Now pick up a bag of BUBS Sour Skulls from Sweden. The colors come from fruit juice concentrates, beetroot extract, and spirulina. The gummies are slightly less vivid, but they contain zero synthetic dyes.
The EU didn't ban these dyes outright. Instead, it requires any product containing them to carry a warning: "may have an adverse effect on activity and attention in children." This warning is enough to kill sales. So European manufacturers switched to natural alternatives rather than explain to parents why their candy carries a health warning.
The practical result: virtually all Swedish candy uses natural colorings. American candy overwhelmingly uses synthetic dyes. Same candy categories, same consumer expectations, completely different ingredient lists. For a deep dive, see our full comparison of Swedish vs American food dyes.
Sugar vs. High-Fructose Corn Syrup
In the 1970s and 1980s, American food manufacturers discovered that high-fructose corn syrup (HFCS) was cheaper than sugar. It was also easier to transport (liquid vs. crystals) and extended shelf life. Within a decade, HFCS replaced sugar in most American processed foods, including candy.
European manufacturers never made this switch. EU regulations, combined with domestic sugar beet production and consumer expectations, kept real sugar in European candy. This isn't just a philosophical difference β it affects taste.
HFCS has a different sweetness profile than sugar. It's sweeter upfront but flatter β the sweetness doesn't develop the way sugar's does. It also has a characteristic aftertaste that people raised on sugar often find cloying. When Americans try Marabou chocolate or other European candy and say "this tastes cleaner," they're partly reacting to real sugar replacing HFCS.
The Chocolate Standards Gap
This is where the differences get really stark.

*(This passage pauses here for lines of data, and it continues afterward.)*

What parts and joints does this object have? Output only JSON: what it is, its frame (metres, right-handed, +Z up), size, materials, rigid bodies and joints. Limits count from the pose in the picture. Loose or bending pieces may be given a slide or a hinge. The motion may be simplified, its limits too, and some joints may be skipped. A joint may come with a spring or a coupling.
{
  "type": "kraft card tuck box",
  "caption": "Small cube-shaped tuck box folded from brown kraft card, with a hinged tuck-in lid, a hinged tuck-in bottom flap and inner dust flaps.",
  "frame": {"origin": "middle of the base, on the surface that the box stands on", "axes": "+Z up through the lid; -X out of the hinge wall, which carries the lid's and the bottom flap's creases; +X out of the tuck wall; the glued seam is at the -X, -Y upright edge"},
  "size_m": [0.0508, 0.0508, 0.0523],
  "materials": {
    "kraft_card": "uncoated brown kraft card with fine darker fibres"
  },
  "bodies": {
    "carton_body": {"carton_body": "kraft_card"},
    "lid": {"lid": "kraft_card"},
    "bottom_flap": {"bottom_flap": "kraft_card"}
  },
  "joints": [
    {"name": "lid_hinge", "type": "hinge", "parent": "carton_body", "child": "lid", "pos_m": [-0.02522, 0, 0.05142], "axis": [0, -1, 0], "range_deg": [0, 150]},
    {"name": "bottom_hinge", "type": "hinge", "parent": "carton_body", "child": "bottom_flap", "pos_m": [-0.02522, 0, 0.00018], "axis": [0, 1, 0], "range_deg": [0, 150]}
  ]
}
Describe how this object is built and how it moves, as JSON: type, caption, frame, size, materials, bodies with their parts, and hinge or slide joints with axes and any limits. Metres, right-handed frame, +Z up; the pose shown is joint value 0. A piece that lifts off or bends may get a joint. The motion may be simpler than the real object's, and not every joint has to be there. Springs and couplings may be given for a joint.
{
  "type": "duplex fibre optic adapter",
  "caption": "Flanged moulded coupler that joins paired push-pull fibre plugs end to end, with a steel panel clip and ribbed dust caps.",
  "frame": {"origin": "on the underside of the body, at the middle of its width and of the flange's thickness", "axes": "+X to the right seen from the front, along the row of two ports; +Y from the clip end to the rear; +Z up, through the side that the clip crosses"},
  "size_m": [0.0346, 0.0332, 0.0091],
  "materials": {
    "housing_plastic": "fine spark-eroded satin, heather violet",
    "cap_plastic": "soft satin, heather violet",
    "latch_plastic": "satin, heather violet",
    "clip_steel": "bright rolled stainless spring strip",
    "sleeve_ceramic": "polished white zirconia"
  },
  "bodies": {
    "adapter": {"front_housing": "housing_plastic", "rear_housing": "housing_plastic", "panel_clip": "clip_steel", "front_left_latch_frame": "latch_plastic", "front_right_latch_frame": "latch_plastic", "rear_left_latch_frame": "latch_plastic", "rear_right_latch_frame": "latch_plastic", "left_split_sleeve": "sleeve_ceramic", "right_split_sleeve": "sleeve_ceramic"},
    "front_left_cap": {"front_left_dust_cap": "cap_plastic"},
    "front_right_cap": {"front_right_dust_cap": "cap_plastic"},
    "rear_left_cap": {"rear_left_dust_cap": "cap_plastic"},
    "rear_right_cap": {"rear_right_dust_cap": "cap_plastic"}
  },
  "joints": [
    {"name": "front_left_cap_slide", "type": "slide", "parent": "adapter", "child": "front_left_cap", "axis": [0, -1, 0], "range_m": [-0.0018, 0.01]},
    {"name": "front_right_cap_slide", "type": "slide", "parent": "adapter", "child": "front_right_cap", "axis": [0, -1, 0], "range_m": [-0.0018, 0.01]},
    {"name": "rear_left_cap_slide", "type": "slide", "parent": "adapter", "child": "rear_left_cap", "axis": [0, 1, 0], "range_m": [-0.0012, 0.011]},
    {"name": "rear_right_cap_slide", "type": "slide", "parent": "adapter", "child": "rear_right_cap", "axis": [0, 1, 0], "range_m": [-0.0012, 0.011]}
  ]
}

EU chocolate regulations require minimum cocoa butter content and restrict the use of vegetable fat substitutes. American regulations are looser on both fronts.
The biggest specific difference: butyric acid. American chocolate manufacturers (Hershey's most famously) use a process that produces butyric acid β the same compound found in parmesan cheese and vomit. It gives American mass-market chocolate its distinctive tangy, slightly sour note. Europeans find it strange. Americans find it normal β because it's what they grew up with.
European chocolate contains no butyric acid. The result is what Americans often describe as "cleaner" or "smoother" chocolate. Swedish chocolate, Marabou, and Fazer all benefit from this difference.
The Texture Revolution: Gelatin vs. Plant-Based
American gummies are almost universally made with animal-derived gelatin. European gummies increasingly aren't. BUBS, one of Sweden's biggest candy brands, is entirely gelatin-free and plant-based. Other European manufacturers have followed suit.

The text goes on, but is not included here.